■ Task instructions ■
Please output the data below exactly as given, starting at its first line and stopping after the line that contains "three letter trays.".

Object modeling scripts
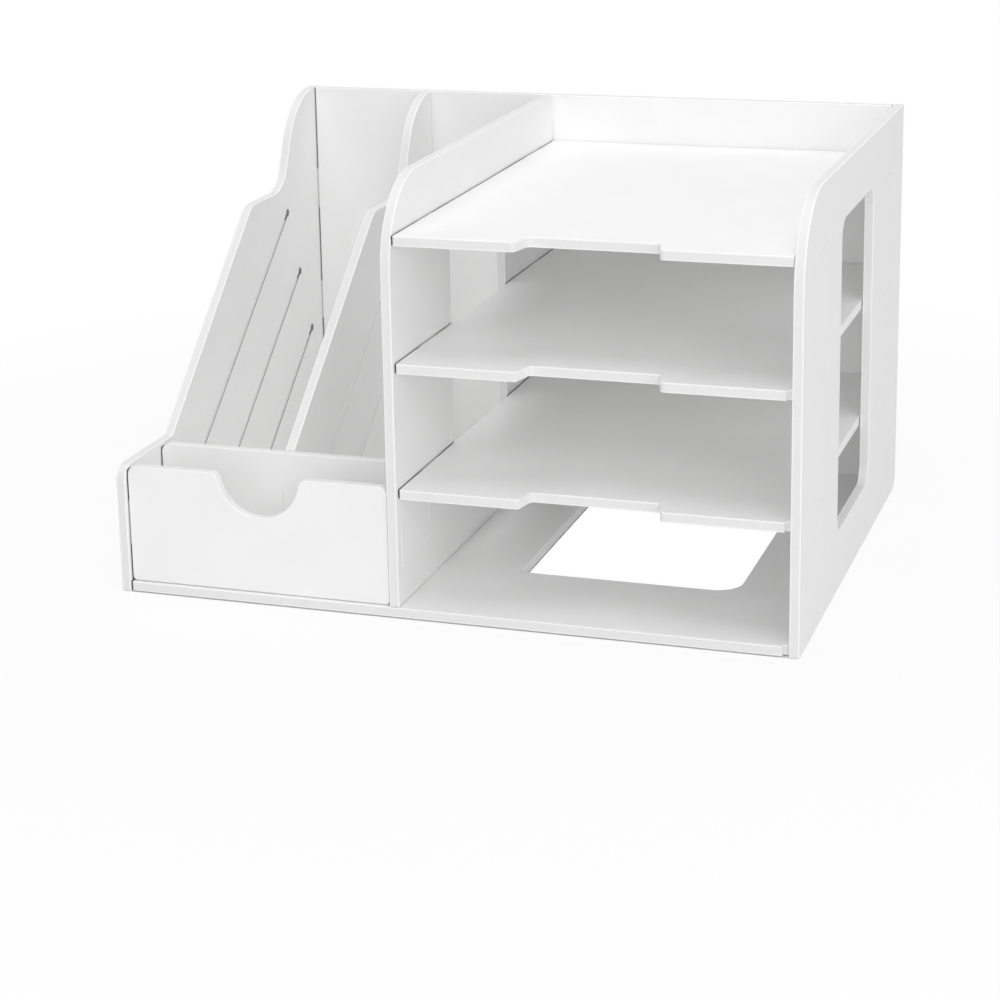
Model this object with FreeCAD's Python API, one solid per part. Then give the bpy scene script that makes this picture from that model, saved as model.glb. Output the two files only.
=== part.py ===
"""Desk sorter with two upright file bays, a scooped front bin and three letter trays.

Eleven flat boards, keyed together with tongues and slots. Millimetres, +X to the right, +Y to the back, +Z up.
The origin is on the floor, under the middle of the sorter.
"""
import FreeCAD, Part
import math
import os

V = FreeCAD.Vector

# Boards and bays
board = 6.0
height = 262.5
depth = 332.0
file_bay_width = 81.5
tray_bay_width = 233.0
base_lift = 1.0
rim_height = 31.5
low_wall_rise = 1.0
bin_depth = 51.0

# Levels of the lower trays, as shares of the way from the base up to the top tray
lower_tray_share = 0.323
middle_tray_share = 0.663

# Edges that stand back from the side panels
back_inset = 1.0
base_setback = 0.5
tray_setback = 3.5
bin_setback = 2.5

# Fits between boards
shoulder_gap = 0.8
seat_gap = 0.5
tongue_relief = 0.15
tongue_shy = 0.2
overrun = 2.0

# Tongues and where they sit along their boards
tongue_length = 28.0
wall_tongue_drop = 15.0
wall_foot_tongue_inset = 28.0
tray_tongue_front = 46.5
tray_tongue_rear = 42.0
base_tongue_front = 18.0
base_tongue_middle = 140.0
base_tongue_rear = 32.0
partition_tongue_front = 110.0
back_tongue_foot = 95.0
back_tongue_crown = 58.0

# Rounding
edge_round = 0.45
front_round = 51.0
foot_round = 2.0
rear_foot_round = 12.0
level_corner_round = 1.0
wall_crown_round = 5.5
wall_foot_round = 2.5
low_front_round = 10.0
side_share = 0.49

# Step that cuts back the right front corner of the base and the two lower trays
corner_step = 3.0

# Slanted front of the file boards
crown_depth = 40.0
neck_height = 62.0
neck_angle = 65.0
ledge_length = 55.2
slope_foot_setback = 12.0
shoulder_round = 50.0
neck_round = 24.0
brow_round = 18.0
slope_foot_round = 4.0

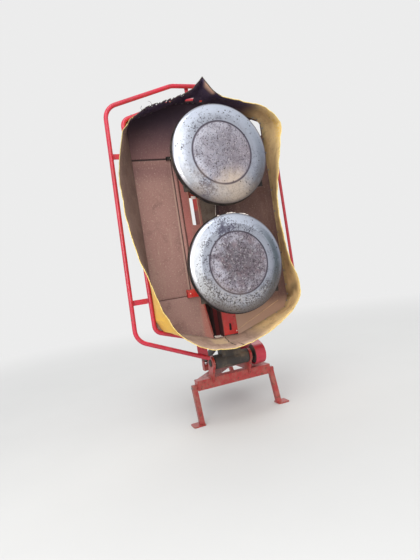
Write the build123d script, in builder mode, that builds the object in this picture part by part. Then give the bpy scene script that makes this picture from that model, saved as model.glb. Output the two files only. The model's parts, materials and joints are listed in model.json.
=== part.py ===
import os

from build123d import *

# Two-drum rotary mower for a three-point hitch, folded up for the road, in millimetres.
# X points to the machine's right, Y the way it is driven and Z up.
# The bed with its drums stands on edge, its underside facing right (+X).

# Bed: the folding mower unit. Its own directions are v (+Y), u (+Z, towards the outer
# end) and w (+X, out of the underside). w is 0 on the flat bottoms of the saucers.
drum_spacing = 800
hinge_x = 850
hinge_z = 465
bed_drop = 460
cover_inner_length = 985
hinge_setback = 175
hinge_to_middle = cover_inner_length + hinge_setback
bed_x = hinge_x + bed_drop
bed_z = hinge_z + hinge_to_middle

running_fit = 0.05
soft_gap = 0.3
service_gap = 5

# Saucers, knife plates, knives and drums.
saucer_radius = 365
saucer_flat_radius = 150
saucer_groove_radius = 227
saucer_groove_width = 8
saucer_groove_depth = 3
saucer_groove_w = -5
saucer_bevel = 22
saucer_bevel_rise = 14
saucer_hub_radius = 70
wear_disc_radius = 285
wear_disc_thickness = 1.5
saucer_dish = 33
saucer_rim = 18
saucer_wall = 6
knife_plate_radius = 372
knife_plate_thickness = 8
knife_plate_face = -62
knife_circle_radius = 420
knife_width = 48
knife_thickness = 4
knife_length = 105
knife_bolt_inset = 20
knives_per_drum = 3
knife_start_angle = 90
knife_corner_radius = 6
drum_radius = 190
drum_skirt_radius = 300
drum_skirt_height = 62
drum_skirt_rim = 8
drum_top = -386
drum_collar_radius = 212
drum_collar_height = 14
drum_collar_fillet = 10
drum_rib_count = 4
drum_rib_width = 12
drum_rib_height = 16
drum_rib_root = 2
drum_shaft_radius = 35
drum_shaft_length = 60

# Cover frame, cover sheets and guard bow.
cover_half_width = 600
cover_outer_length = 945
cover_outer_corner_u = 790
cover_outer_nose = 150
cover_inner_corner_u = 820
cover_inner_nose = 120
frame_bend_radius = 66
frame_tube_radius = 16.5
frame_tube_w = -385
sheet_thickness = 4
sheet_w = frame_tube_w - frame_tube_radius - soft_gap
beam_face_w = sheet_w - sheet_thickness
bow_outer_side_gap = 118
bow_inner_side_gap = 152
bow_outer_end_gap = 115
bow_inner_end_gap = 118
bow_outer_lead = 94
bow_inner_lead = 40
bow_nose_extra = 25
bow_outer_end_v = 120
bow_inner_end_v = -205
bow_corner_radius = 120
bow_tube_radius = 17
bow_tube_w = -386
strap_width = 40
strap_thickness = 8
strap_outer_u = 525
strap_inner_u = -578
nose_strap_v = -45
nose_strap_width = 30
end_strap_width = 80
rail_gap = 75
rail_radius = 12.5
rail_overhang = 60
weld_bite = 1

# Cover sheets, their openings, and the bracket at the bed's inner end.
cover_lap = 15
cut_corner_radius = 12
nose_cover_gap = 1
corner_cut_inset = 28
corner_cut_inner_u = 620
corner_cut_outer_u = 770
corner_cut_tip_u = 802
corner_cut_width = 102
rear_slot_inner_u = -45
rear_slot_outer_u = 235
rear_slot_low_v = -165
rear_slot_high_v = -100
panel_edge_outer_v = -185
panel_edge_inner_v = -132
panel_cut_margin = 50
panel_flange_height = 22
panel_flange_end_gap = 58
end_bracket_length = 190
end_bracket_thickness = 8
end_bracket_slot_length = 60
end_bracket_slot_width = 20
end_bracket_side_gap = 2
end_bracket_skirt_gap = 10

# Rear flap between its hinge tube and the cover frame.
flap_hinge_v = -250
flap_hinge_radius = 16
flap_inner_u = -585
flap_outer_u = 485
flap_seam = 12
flap_lap = 15
flap_lap_thickness = 4
flap_lap_gap = 1
flap_lap_start = 50
flap_lip_height = 30
flap_pin_radius = 8
flap_pin_length = 25
flap_pin_end_gap = 2
flap_bracket_thickness = 10
flap_bracket_depth = 30
flap_bracket_foot = 45
strip_gap = 2

# Skirt, a curtain hung inside the cover frame.
skirt_thickness = 4
skirt_root_high_w = frame_tube_w + frame_tube_radius
skirt_root_low_w = sheet_w + soft_gap
skirt_edge_w = -100

# Transmission beam, gear housings and the input gearbox at the fold hinge.
beam_half_width = 95
beam_depth = 112
beam_outer_end_u = 590
beam_recess_v = -40
beam_recess_depth = 90
beam_recess_end_wall = 20
beam_recess_outer_u = -610
beam_web_v = -200
beam_web_thickness = 8
gearbox_radius = 58
gearbox_half_length = 148
neck_half_width = 80
neck_front_x = 45
neck_side_step = 4
neck_height = 140
trunnion_radius = 30
trunnion_length = 32
dome_flange_radius = 91
dome_flange_height = 16
dome_top_radius = 80
dome_shoulder = 18
dome_height = 62
bearing_radius = 74
bearing_height = 10

# Headstock with its three-point hitch.
headstock_y = 430
headstock_z = 430
headstock_tube = 80
tube_corner_radius = 8
lower_pin_shoulder = 825
lower_pin_radius = 14
lower_pin_length = 135
linch_hole_radius = 6
linch_hole_inset = 20
lower_pin_chamfer = 4
ear_thickness = 14
ear_width = 110
ear_height = 150
ear_corner_radius = 25
mast_height = 610
mast_foot_x = 250
mast_top_x = 45
mast_width = 60
mast_thickness = 20
spreader_height = 50
spreader_share = 0.75
clevis_gap = 52
clevis_ear_thickness = 16
clevis_bore_radius = 12.9
clevis_ear_radius = 35
clevis_nose = 10

# Breakaway pivot between the headstock and the swing frame.
pivot_y = 325
pivot_pin_radius = 20
pivot_barrel_radius = 45
pivot_barrel_half_height = 70
pivot_lug_thickness = 15
pivot_lug_half_width = 60
pivot_pin_overhang = 12
pivot_pin_head_radius = 32

# Swing frame, a welded frame of square tube.
frame_tube = 80
frame_z = 300
frame_end_x = 820
member_x = 780
member_rear_y = -300
brace_tube = 60
brace_foot_x = 120
brace_foot_length = 90
brace_end_length = 78
hinge_lug_y = 165
hinge_lug_thickness = 20
hinge_lug_radius = 58
post_foot_x = 140
post_foot_width = 60
post_thickness = 50

# Belt drive.
pto_x = 0
pto_z = 700
belt_y = 240
belt_width = 70
groove_count = 4
groove_pitch = 17
groove_depth = 11
groove_mouth = 13.6
groove_root = 8.2
big_pulley_radius = 180
small_pulley_radius = 75
belt_thickness = 9
belt_top_width = 12
belt_bottom_width = 7.6
belt_root_gap = 0.5
guard_margin = 26
guard_hinge_margin = 12
guard_wall = 3
guard_back_y = 198
guard_front_y = 288
pto_shaft_radius = 25
pto_stub_radius = 17.45
pto_stub_length = 80
pto_spline_count = 6
pto_spline_depth = 5
pto_spline_width = 8
pto_stub_gap = 2
pulley_hole_count = 5
pulley_hole_radius = 36
quill_radius = 18
quill_depth = 20
pto_bearing_radius = 50
pto_bearing_front_y = 380
pto_shield_radius = 66
pto_shield_length = 68
pto_shield_collar = 20
pto_shield_wall = 4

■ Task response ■
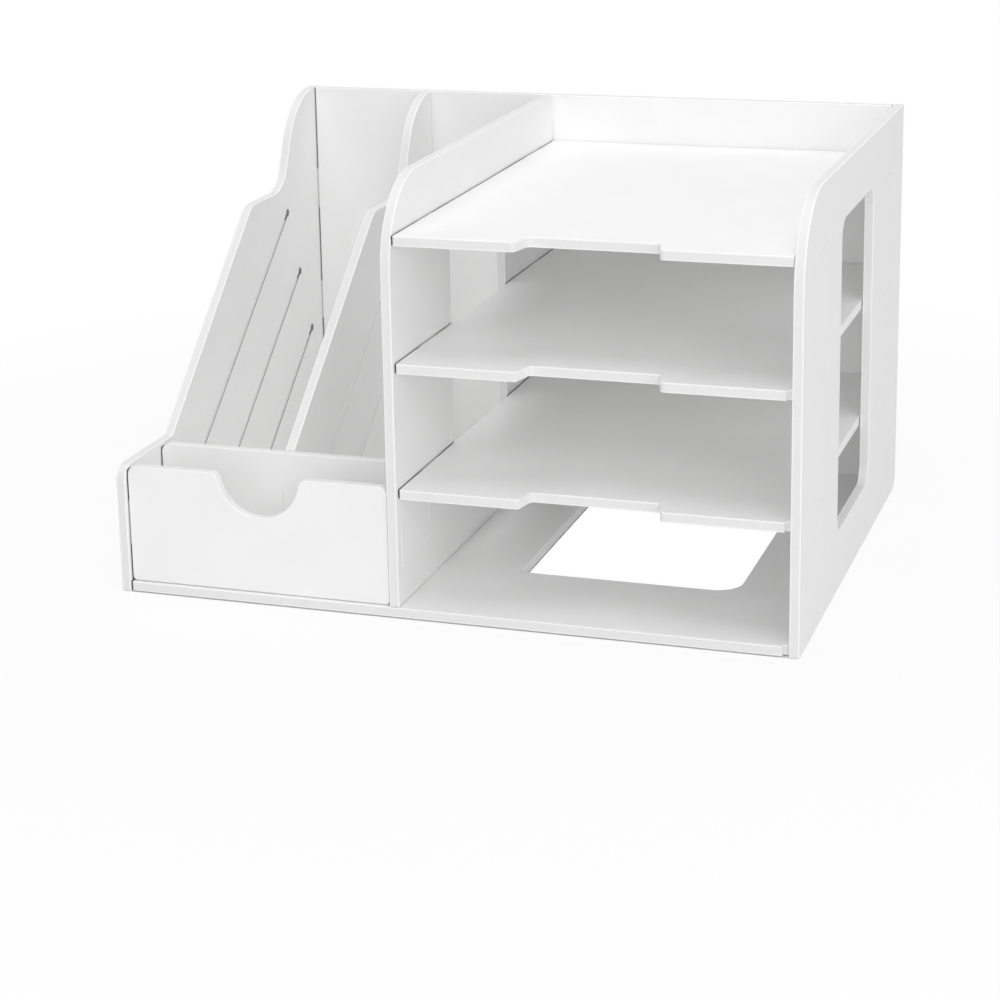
Model this object with FreeCAD's Python API, one solid per part. Then give the bpy scene script that makes this picture from that model, saved as model.glb. Output the two files only.
=== part.py ===
"""Desk sorter with two upright file bays, a scooped front bin and three letter trays.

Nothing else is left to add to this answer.